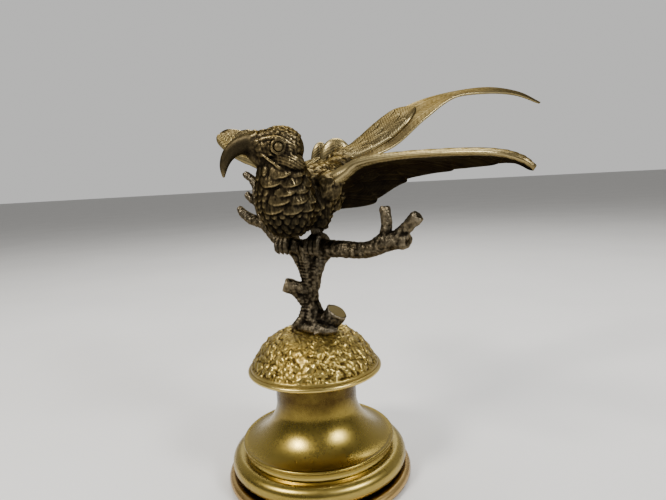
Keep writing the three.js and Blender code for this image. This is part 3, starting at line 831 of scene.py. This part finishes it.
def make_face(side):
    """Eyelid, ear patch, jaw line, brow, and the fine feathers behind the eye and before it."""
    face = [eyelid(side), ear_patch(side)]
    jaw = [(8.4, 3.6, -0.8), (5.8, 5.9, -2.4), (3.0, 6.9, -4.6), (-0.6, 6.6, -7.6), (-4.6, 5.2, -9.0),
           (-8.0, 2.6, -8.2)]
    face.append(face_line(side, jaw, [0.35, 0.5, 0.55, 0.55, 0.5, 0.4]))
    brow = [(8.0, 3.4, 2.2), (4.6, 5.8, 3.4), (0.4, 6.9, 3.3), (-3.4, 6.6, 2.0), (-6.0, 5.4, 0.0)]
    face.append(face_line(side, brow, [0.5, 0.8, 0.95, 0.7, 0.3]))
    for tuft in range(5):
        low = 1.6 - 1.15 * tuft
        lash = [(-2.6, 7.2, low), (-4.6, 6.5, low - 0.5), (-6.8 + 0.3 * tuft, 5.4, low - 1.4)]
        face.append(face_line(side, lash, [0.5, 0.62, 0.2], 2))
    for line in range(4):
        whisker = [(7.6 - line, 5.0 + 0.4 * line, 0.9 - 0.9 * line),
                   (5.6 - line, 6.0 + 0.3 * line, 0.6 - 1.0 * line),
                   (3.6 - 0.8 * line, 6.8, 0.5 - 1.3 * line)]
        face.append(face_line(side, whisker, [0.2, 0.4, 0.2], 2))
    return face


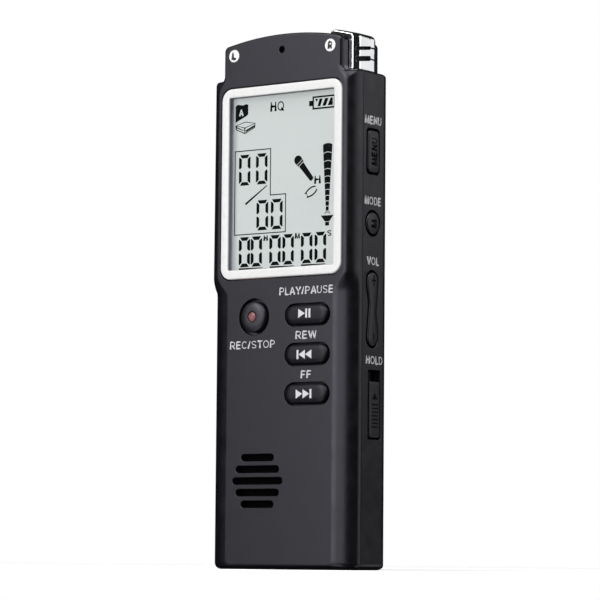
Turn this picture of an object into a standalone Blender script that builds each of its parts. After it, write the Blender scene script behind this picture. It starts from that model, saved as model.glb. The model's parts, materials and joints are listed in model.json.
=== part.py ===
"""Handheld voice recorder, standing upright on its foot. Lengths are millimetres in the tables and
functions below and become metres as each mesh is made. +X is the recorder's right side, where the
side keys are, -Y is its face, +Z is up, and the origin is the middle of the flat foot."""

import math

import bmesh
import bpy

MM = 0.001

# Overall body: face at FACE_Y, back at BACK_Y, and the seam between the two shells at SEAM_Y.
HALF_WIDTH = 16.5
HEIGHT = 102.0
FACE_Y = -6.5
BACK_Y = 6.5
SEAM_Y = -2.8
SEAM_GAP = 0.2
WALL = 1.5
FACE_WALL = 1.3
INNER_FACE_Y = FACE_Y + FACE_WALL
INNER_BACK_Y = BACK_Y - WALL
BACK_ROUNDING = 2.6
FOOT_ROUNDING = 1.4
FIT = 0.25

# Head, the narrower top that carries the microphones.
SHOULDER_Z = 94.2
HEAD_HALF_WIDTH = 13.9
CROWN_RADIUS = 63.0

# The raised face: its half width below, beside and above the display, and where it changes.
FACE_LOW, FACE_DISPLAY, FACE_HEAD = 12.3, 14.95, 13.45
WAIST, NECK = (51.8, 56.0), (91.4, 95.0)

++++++

> [Short exercise]: The records above must be repeated exactly, every one of them.

> [In response]:
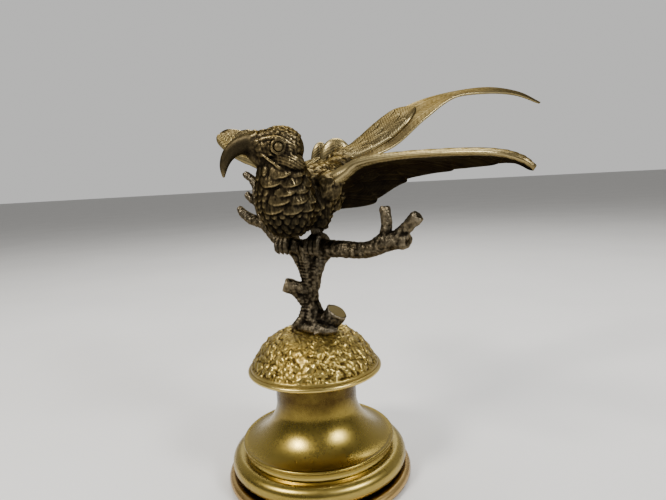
Keep writing the three.js and Blender code for this image. This is part 3, starting at line 831 of scene.py. This part finishes it.
def make_face(side):
    """Eyelid, ear patch, jaw line, brow, and the fine feathers behind the eye and before it."""
    face = [eyelid(side), ear_patch(side)]
    jaw = [(8.4, 3.6, -0.8), (5.8, 5.9, -2.4), (3.0, 6.9, -4.6), (-0.6, 6.6, -7.6), (-4.6, 5.2, -9.0),
           (-8.0, 2.6, -8.2)]
    face.append(face_line(side, jaw, [0.35, 0.5, 0.55, 0.55, 0.5, 0.4]))
    brow = [(8.0, 3.4, 2.2), (4.6, 5.8, 3.4), (0.4, 6.9, 3.3), (-3.4, 6.6, 2.0), (-6.0, 5.4, 0.0)]
    face.append(face_line(side, brow, [0.5, 0.8, 0.95, 0.7, 0.3]))
    for tuft in range(5):
        low = 1.6 - 1.15 * tuft
        lash = [(-2.6, 7.2, low), (-4.6, 6.5, low - 0.5), (-6.8 + 0.3 * tuft, 5.4, low - 1.4)]
        face.append(face_line(side, lash, [0.5, 0.62, 0.2], 2))
    for line in range(4):
        whisker = [(7.6 - line, 5.0 + 0.4 * line, 0.9 - 0.9 * line),
                   (5.6 - line, 6.0 + 0.3 * line, 0.6 - 1.0 * line),
                   (3.6 - 0.8 * line, 6.8, 0.5 - 1.3 * line)]
        face.append(face_line(side, whisker, [0.2, 0.4, 0.2], 2))
    return face


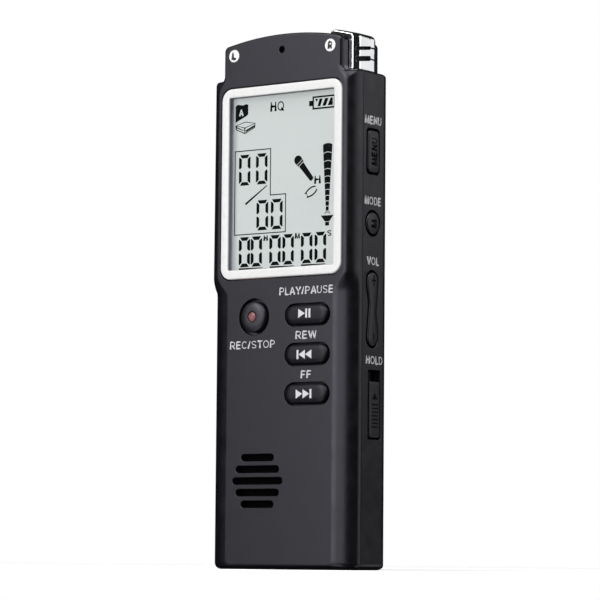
Turn this picture of an object into a standalone Blender script that builds each of its parts. After it, write the Blender scene script behind this picture. It starts from that model, saved as model.glb. The model's parts, materials and joints are listed in model.json.
=== part.py ===
"""Handheld voice recorder, standing upright on its foot. Lengths are millimetres in the tables and
functions below and become metres as each mesh is made. +X is the recorder's right side, where the
side keys are, -Y is its face, +Z is up, and the origin is the middle of the flat foot."""

import math

import bmesh
import bpy

MM = 0.001

# Overall body: face at FACE_Y, back at BACK_Y, and the seam between the two shells at SEAM_Y.
HALF_WIDTH = 16.5
HEIGHT = 102.0
FACE_Y = -6.5
BACK_Y = 6.5
SEAM_Y = -2.8
SEAM_GAP = 0.2
WALL = 1.5
FACE_WALL = 1.3
INNER_FACE_Y = FACE_Y + FACE_WALL
INNER_BACK_Y = BACK_Y - WALL
BACK_ROUNDING = 2.6
FOOT_ROUNDING = 1.4
FIT = 0.25

# Head, the narrower top that carries the microphones.
SHOULDER_Z = 94.2
HEAD_HALF_WIDTH = 13.9
CROWN_RADIUS = 63.0

# The raised face: its half width below, beside and above the display, and where it changes.
FACE_LOW, FACE_DISPLAY, FACE_HEAD = 12.3, 14.95, 13.45
WAIST, NECK = (51.8, 56.0), (91.4, 95.0)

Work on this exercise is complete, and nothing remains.